Laurie was speeding up the car more and more hysterically asking Jacob if he killed Ben. He says no, and then he says yes, but neither answer is reliable since he’s afraid for his life. She then swerves and crashes them headlong into the side of a bridge. She may not have specifically been trying to kill him – or indeed both of them – but the crash wasn’t an accident. That’s one of the plot points that’s been altered from the book.
Role of Murder Gene
In the Defending Jacob, one of the most striking features was the theory built around Murder Gene, according to which if anyone in the family, backward, has killed someone in the past, then they are ought to repeat it. ( well, we were primitive hunters, but okay.) Jacob does not have this gene which means his grandfather and father too had it. His grandfather is a convicted killer but his father is an upstanding member of the community. Jacob does have some other genetic traits, we learn, that make him predisposed towards some anti-social behaviors. Conversely though, in the end it’s his mother who is an attempted murderer. Jacob may not have inherited the murder gene from his father’s line, but he may have inherited traits from his mother – it may be the case that both he and Laurie are capable of murder, and that would make the gene more prominent than a dormant one in Andy alone.

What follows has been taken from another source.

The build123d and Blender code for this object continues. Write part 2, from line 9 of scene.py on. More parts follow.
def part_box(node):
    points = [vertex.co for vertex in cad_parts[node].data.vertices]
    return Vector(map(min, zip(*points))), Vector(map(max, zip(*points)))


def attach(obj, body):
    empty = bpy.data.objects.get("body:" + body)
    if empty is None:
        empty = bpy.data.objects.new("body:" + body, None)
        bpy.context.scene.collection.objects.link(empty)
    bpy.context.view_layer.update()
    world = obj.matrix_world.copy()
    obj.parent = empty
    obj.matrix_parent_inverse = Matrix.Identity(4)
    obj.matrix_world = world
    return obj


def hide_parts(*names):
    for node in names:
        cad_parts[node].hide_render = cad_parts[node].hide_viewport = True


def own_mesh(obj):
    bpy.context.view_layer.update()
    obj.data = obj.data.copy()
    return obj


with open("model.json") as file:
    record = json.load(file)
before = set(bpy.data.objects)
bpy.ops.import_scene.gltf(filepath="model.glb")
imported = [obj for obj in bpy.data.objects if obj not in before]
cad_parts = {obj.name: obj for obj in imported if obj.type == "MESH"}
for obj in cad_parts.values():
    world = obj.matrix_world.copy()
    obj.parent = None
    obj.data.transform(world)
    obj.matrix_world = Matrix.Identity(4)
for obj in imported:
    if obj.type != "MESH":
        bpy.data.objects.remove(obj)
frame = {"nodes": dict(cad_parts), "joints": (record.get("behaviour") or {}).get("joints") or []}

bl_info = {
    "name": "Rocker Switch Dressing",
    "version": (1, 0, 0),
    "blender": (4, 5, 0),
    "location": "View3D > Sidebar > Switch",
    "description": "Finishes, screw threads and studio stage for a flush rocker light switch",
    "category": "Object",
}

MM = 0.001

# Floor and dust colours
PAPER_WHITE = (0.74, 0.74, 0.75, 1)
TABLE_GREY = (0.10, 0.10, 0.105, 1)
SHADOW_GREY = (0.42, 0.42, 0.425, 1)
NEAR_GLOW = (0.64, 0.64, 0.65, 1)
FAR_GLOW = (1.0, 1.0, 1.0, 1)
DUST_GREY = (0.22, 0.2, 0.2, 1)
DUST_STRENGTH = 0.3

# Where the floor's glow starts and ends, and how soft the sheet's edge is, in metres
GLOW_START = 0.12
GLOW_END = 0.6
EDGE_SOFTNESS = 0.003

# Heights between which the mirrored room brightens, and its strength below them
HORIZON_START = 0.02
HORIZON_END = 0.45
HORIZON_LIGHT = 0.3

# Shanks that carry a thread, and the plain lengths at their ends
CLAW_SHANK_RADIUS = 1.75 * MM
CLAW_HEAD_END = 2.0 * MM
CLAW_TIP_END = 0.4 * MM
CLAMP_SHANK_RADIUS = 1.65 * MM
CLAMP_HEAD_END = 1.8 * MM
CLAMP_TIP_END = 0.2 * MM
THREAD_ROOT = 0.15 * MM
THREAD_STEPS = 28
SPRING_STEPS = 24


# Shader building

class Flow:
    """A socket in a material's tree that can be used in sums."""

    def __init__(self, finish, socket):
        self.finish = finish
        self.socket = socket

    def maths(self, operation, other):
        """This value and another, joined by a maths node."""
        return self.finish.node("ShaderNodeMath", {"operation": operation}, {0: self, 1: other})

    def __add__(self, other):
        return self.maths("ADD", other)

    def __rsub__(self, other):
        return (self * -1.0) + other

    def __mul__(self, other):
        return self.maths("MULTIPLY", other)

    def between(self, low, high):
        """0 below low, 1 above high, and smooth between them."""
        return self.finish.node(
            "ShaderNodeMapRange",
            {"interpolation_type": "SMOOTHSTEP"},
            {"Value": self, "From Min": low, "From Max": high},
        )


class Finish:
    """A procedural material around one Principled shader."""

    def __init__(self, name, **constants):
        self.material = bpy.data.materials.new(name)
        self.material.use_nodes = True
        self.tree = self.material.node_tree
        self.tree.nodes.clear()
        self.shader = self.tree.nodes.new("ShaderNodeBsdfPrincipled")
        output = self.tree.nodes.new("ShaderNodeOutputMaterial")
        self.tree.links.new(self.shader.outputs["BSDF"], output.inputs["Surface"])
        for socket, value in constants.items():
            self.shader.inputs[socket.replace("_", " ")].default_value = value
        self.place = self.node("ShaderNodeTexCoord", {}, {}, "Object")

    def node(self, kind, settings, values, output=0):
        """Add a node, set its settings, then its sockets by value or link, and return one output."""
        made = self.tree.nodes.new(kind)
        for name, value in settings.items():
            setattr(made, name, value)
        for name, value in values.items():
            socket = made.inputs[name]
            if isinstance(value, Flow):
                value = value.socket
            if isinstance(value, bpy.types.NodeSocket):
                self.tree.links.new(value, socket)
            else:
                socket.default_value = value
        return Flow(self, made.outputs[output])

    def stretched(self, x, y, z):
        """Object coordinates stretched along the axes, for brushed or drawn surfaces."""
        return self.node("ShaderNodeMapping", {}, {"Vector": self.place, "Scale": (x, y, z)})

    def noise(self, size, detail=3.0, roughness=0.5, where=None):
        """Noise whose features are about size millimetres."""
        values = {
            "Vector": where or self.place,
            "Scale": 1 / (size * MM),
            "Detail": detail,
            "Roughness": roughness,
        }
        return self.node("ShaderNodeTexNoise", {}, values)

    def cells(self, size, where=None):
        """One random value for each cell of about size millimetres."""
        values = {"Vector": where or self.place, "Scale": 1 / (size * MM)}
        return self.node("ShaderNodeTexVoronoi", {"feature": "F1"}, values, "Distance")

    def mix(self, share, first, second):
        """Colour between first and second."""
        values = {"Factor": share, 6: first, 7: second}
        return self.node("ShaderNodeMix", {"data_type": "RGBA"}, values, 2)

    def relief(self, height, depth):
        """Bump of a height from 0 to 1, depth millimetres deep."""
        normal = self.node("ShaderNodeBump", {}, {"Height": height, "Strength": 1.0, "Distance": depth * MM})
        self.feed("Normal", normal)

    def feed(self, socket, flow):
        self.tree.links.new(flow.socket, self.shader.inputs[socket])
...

Plight of Barber Family in the End
If Jacob survives (being in a coma and on a ventilator) he will know that his mother believes he’s a murderer and tried to kill him. Laurie expresses her guilt at the end of the final episode that Jacob might not believe it was an accident – which would mean that the mother-son relationship will have a bitter end? Possibly, but unlikely. The bleaker ending is that Jacob might not remember what happened and Andy will continue to willfully refuse that it was anything but an accident.
Yet, the equations between Andy and Laurie have already deteriorated to lengths that have already created a drift in their relationship. Even if Jacob does survive, his father and mother won’t be able to continue further and he will be most likely going to spend his future, with his father, someone who had trust in his innocence from the beginning.

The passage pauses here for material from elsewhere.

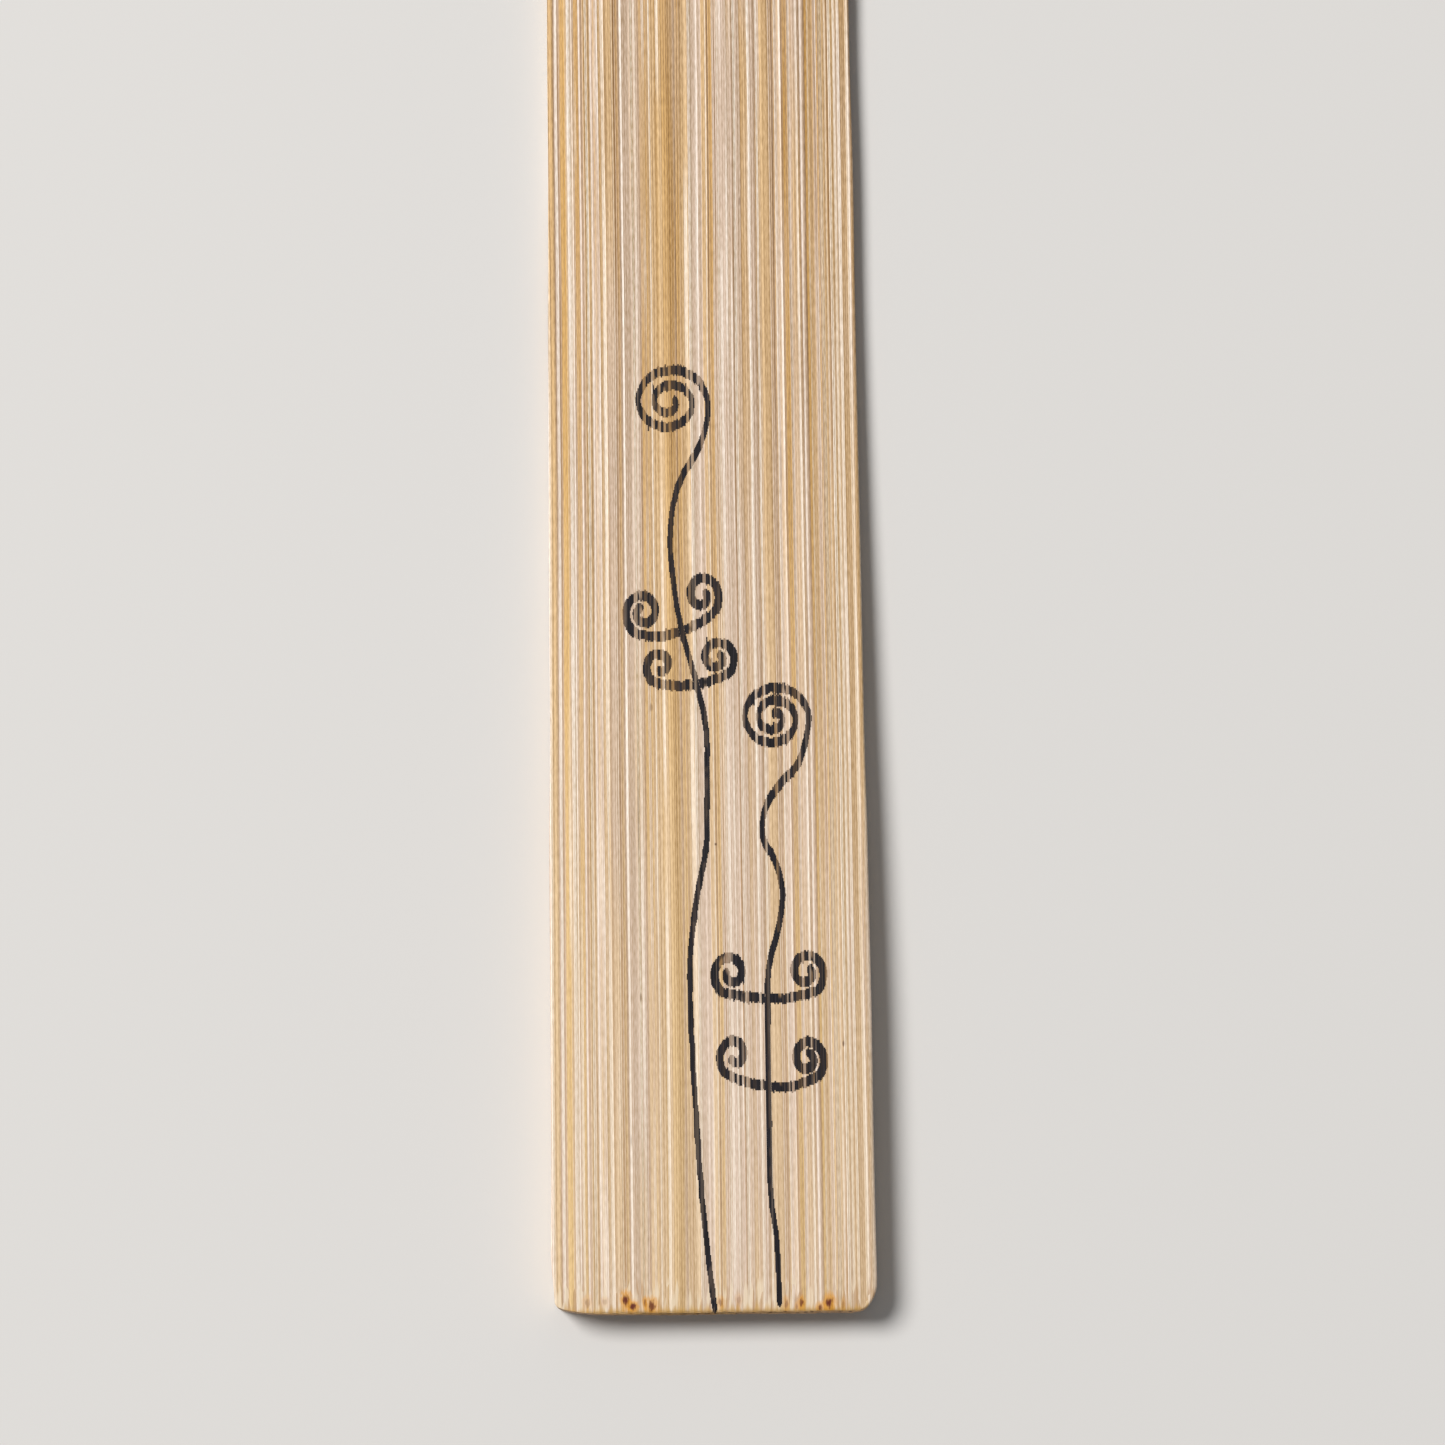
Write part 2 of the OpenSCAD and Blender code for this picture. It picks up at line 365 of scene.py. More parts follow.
def tidy_cells(covered):
    """Joins cells that would touch only at a corner, so that the ink stays one clean skin."""
    for _ in range(6):
        a, b = covered[:-1, :-1], covered[1:, 1:]
        c, d = covered[1:, :-1], covered[:-1, 1:]
        rising, falling = a & b & ~c & ~d, c & d & ~a & ~b
        if not (rising.any() or falling.any()):
            break
        covered[:-1, 1:] |= rising
        covered[:-1, :-1] |= falling
    return covered


def build_figure(name):
    """A drawn figure as a thin closed film that follows the fibres under it."""
    low, covered = ink_cells(figure_outline(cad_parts[name]))
    covered = np.pad(covered, 1)
    low = low - (INK_COLUMN, INK_ROW)
    touched = np.zeros((covered.shape[0] + 1, covered.shape[1] + 1), bool)
    for di in (0, 1):
        for dj in (0, 1):
            touched[di:di + covered.shape[0], dj:dj + covered.shape[1]] |= covered
    number = np.cumsum(touched.ravel()).reshape(touched.shape) - 1
    total = int(touched.sum())

    i, j = np.nonzero(touched)
    x, y = low[0] + i * INK_COLUMN, low[1] + j * INK_ROW
    face = face_height(x, y)
    upper = np.column_stack([x, y, face + INK_ABOVE])
    lower = np.column_stack([x, y, face - INK_BELOW])

    faces = []
    for a, b in zip(*np.nonzero(covered)):
        p, q, r, s = number[a, b], number[a + 1, b], number[a + 1, b + 1], number[a, b + 1]
        faces.append([p, q, r, s])
        faces.append([total + s, total + r, total + q, total + p])
        for start, end, open_side in ((p, q, not covered[a, b - 1]), (q, r, not covered[a + 1, b]),
                                      (r, s, not covered[a, b + 1]), (s, p, not covered[a - 1, b])):
            if open_side:
                faces.append([start, total + start, total + end, end])

    mesh = bpy.data.meshes.new(name + "_ink")
    mesh.from_pydata(np.concatenate([upper, lower]).tolist(), [], faces)
    mesh.update()
    mesh.shade_smooth()
    mesh.set_sharp_from_angle(angle=math.radians(40))
    mark_figure(mesh)
    strokes = with_the_grain(covered)
    loads = np.concatenate([strokes[i, j], strokes[i, j]])
    loaded = mesh.attributes.new("loaded", "FLOAT", "POINT")
    loaded.data.foreach_set("value", loads.astype(np.float32))
    return add_piece(name + "_ink", mesh)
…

Ending of Defending Jacob different from the Original Book.
The book is told from Andy’s point of view while the show has made changes to retain the spirit of the ambiguity without being tied to an unreliable narrator. In the book Hope – the girl Jacob meets in Mexico (Jamaica in the novel) – washes up dead on the beach. Could Jacob have been responsible for this murder too? Again, it’s completely ambiguous. However, Laurie becomes increasingly preoccupied with the idea of Jacob’s guilt and on a drive, crashes the car into a tunnel, killing Jacob and leaving herself in a critical condition. It’s told through Andy’s eyes and it’s not clear whether the crash is an accident or not, though Andy refuses to incriminate Laurie at all. Are his wife and son both murderers? Or are the family just the victims of circumstance? The book and the show end differently but both come with a crushing blow on the fate of Barber Family.